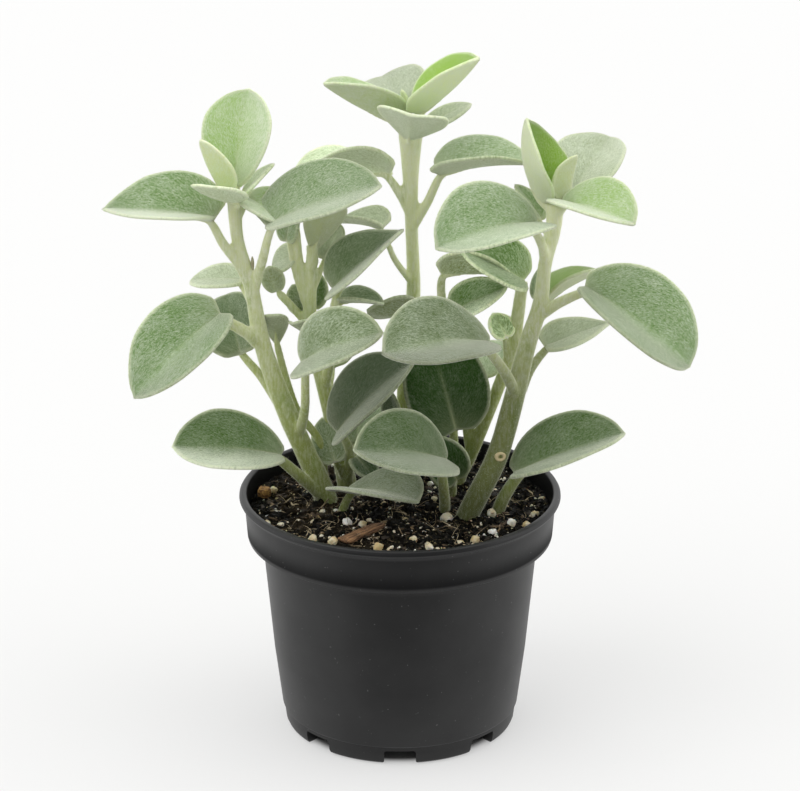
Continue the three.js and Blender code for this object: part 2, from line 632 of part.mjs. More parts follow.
export default plant;
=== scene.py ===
import json
import math

import bmesh
import bpy
import numpy as np
from mathutils import Euler, Matrix, Vector, noise

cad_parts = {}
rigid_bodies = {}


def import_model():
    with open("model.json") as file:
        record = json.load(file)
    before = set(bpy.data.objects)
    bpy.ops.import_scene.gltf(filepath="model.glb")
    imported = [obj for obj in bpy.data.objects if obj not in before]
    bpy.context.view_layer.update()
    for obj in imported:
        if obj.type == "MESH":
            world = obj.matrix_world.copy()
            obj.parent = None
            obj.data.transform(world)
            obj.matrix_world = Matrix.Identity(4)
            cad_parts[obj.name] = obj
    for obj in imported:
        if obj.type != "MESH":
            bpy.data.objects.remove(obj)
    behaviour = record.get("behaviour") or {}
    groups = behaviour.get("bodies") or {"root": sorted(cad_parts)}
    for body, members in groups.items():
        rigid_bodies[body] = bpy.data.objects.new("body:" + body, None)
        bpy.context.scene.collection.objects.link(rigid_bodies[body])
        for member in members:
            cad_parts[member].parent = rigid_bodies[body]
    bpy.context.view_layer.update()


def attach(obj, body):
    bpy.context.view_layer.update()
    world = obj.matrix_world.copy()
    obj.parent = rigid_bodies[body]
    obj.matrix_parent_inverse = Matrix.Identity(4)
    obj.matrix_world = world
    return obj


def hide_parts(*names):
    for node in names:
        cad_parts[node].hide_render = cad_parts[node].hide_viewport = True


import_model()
mm = 0.001  # lengths below are in millimetres, and become metres where a mesh is made


# Node trees

def maths(operation, swapped=False):
    # the method behind one operator of a Wire
    def method(self, other):
        first, second = (other, self) if swapped else (self, other)
        return self.bench.node("ShaderNodeMath", {"operation": operation}, {0: first, 1: second})
    return method


class Wire:
    # an output socket that can stand in a sum
    __add__, __radd__ = maths("ADD"), maths("ADD", True)
    __sub__, __rsub__ = maths("SUBTRACT"), maths("SUBTRACT", True)
    __mul__, __rmul__ = maths("MULTIPLY"), maths("MULTIPLY", True)
    __truediv__ = maths("DIVIDE")
    __pow__ = maths("POWER")
    __lt__ = maths("LESS_THAN")

    def __init__(self, bench, socket):
        self.bench = bench
        self.socket = socket

    def output(self, key):
        return Wire(self.bench, self.socket.node.outputs[key])

    def held(self, low, high):
        return self.bench.node("ShaderNodeClamp", {}, {"Value": self, "Min": low, "Max": high})


class Bench:
    # adds nodes to one tree
    def __init__(self, tree):
        self.tree = tree

    def node(self, kind, settings=None, values=None, output=0):
        made = self.tree.nodes.new(kind)
        for name, setting in (settings or {}).items():
            setattr(made, name, setting)
        for key, value in (values or {}).items():
            if isinstance(value, Wire):
                self.tree.links.new(value.socket, made.inputs[key])
            else:
                made.inputs[key].default_value = value
        return Wire(self, made.outputs[output])

    def ramp(self, value, stops):
        # a colour for each value, where a stop is a place from 0 to 1 and its colour
        made = self.node("ShaderNodeValToRGB", {}, {0: value})
        elements = made.socket.node.color_ramp.elements
        while len(elements) < len(stops):
            elements.new(0.5)
        for element, (place, colour) in zip(elements, stops):
            element.position = place
            element.color = (*colour, 1)
        return made

    def between(self, low, high, value):
        # 0 below low, 1 above high, smooth between them
        return self.node("ShaderNodeMapRange", {"interpolation_type": "SMOOTHSTEP"},
                         {"Value": value, "From Min": low, "From Max": high})

    def blend(self, factor, first, second):
        first, second = ((*c, 1) if isinstance(c, tuple) else c for c in (first, second))
        return self.node("ShaderNodeMix", {"data_type": "RGBA"}, {0: factor, 6: first, 7: second}, 2)

    def vector(self, operation, values, output=0):
        return self.node("ShaderNodeVectorMath", {"operation": operation}, values, output)

    def stretched(self, vector, scale):
        return self.vector("MULTIPLY", {0: vector, 1: scale})

    def scaled(self, vector, amount):
        return self.vector("SCALE", {0: vector, 3: amount})

    def axis(self, vector, key="X"):
        return self.node("ShaderNodeSeparateXYZ", {}, {0: vector}, key)

    def grain(self, vector, scale, detail=2.0, roughness=0.5, bent=0.0):
        return self.node("ShaderNodeTexNoise", {}, {"Vector": vector, "Scale": scale, "Detail": detail,
                                                    "Roughness": roughness, "Distortion": bent})


class Finish(Bench):
    # one material
    def __init__(self, name, fixed):
        self.material = bpy.data.materials.new(name)
        self.material.use_nodes = True
        super().__init__(self.material.node_tree)
        self.shader = self.tree.nodes["Principled BSDF"]
        for key, value in fixed.items():
            self.shader.inputs[key].default_value = value

    def place(self):
        return self.node("ShaderNodeTexCoord", {}, {}, "Object")

    def attribute(self, name, output="Fac"):
        return self.node("ShaderNodeAttribute", {"attribute_name": name}, {}, output)

    def feed(self, key, wire):
        self.tree.links.new(wire.socket, self.shader.inputs[key])

    def bump(self, height, strength, depth):
        self.feed("Normal", self.node("ShaderNodeBump", {}, {"Strength": strength, "Distance": depth * mm,
                                                             "Height": height}))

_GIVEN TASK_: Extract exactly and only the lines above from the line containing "for member in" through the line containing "return method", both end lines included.

_RESPONSE TO THIS EXERCISE_:
        for member in members:
            cad_parts[member].parent = rigid_bodies[body]
    bpy.context.view_layer.update()


def attach(obj, body):
    bpy.context.view_layer.update()
    world = obj.matrix_world.copy()
    obj.parent = rigid_bodies[body]
    obj.matrix_parent_inverse = Matrix.Identity(4)
    obj.matrix_world = world
    return obj


def hide_parts(*names):
    for node in names:
        cad_parts[node].hide_render = cad_parts[node].hide_viewport = True


import_model()
mm = 0.001  # lengths below are in millimetres, and become metres where a mesh is made


# Node trees

def maths(operation, swapped=False):
    # the method behind one operator of a Wire
    def method(self, other):
        first, second = (other, self) if swapped else (self, other)
        return self.bench.node("ShaderNodeMath", {"operation": operation}, {0: first, 1: second})
    return method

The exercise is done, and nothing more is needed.